Saw Farquhar’s The Recruiting Officer at the Abbey. It was funny and engaging, whereas I has expected it to be a cultural duty. I’d expected wit, and there was wit in abundance. It rockets near the top of my unexpected preferences, along with London’s The Man of Mode. The play inhabits a remarkable world. Everyone is dazzlingly witty, yet everyone is, in his own way, a bit of an idiot, locked-stepped in a peculiar, skew world view that will never quite get them what they want, until one of their number steps aside and is forgiving, or sincere, and then everyone is quite willing to realign themselves into happiness. Also, has anyone ever remarked on how aggressively homoerotic the play is? My God, the asking of men to lie with you, the oft-repeated preference of men over women, the kissing of other men and the uttering “my dear,” the dressing of women in pantaloons in order to gain the attention of men. It never even winks.

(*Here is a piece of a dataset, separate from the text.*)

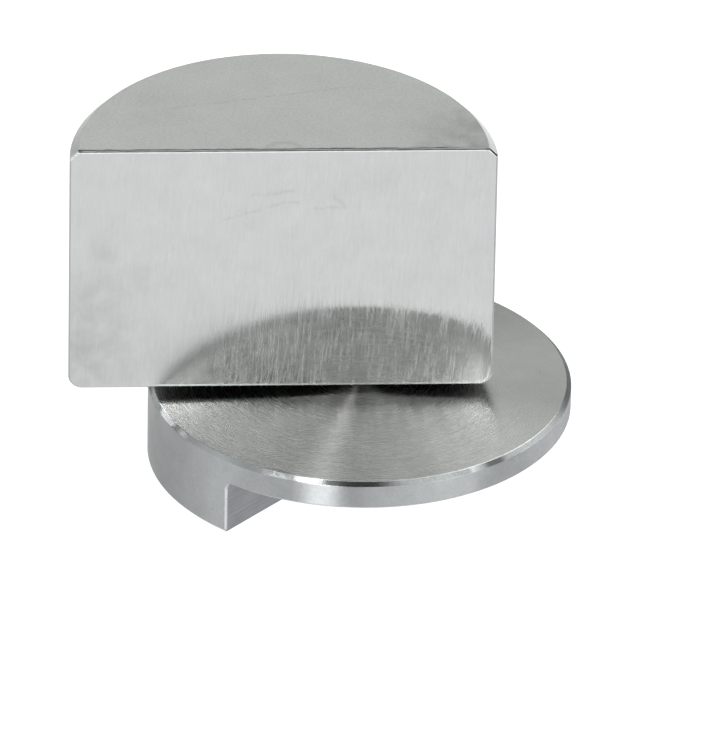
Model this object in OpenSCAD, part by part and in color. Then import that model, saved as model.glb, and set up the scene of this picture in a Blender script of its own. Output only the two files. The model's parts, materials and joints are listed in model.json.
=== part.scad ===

Scuttled through the wintery blast after theater to Madigan’s, where I met Ronan, from Limerick. He studied in Italy and now lives in Dublin, but heads out tomorrow morning with some mates to celebrate New Year in Berlin. He took a call from his mother in the bar, telling in what sales to take advantage of before he leaves. I thought for a moment that red Ronan was going to invite me to Berlin. I would have gone.

The room is grossly overheated, and I am cherishing every prodigal BTU. Moon over my courtyard, his bright hat flattened.


December 27, 2007

Finished the last Harry Potter book while waiting for the limo to take me to the airport. I have made certain resolutions in preparation for the journey. I have resolved to use the break in my routine fully to break routine, to revolutionize the way I behave and behold in the most lasting ways possible. I am always a good man in Ireland. The task is to make that goodness–that mirth, that adventurous spirit–habitual.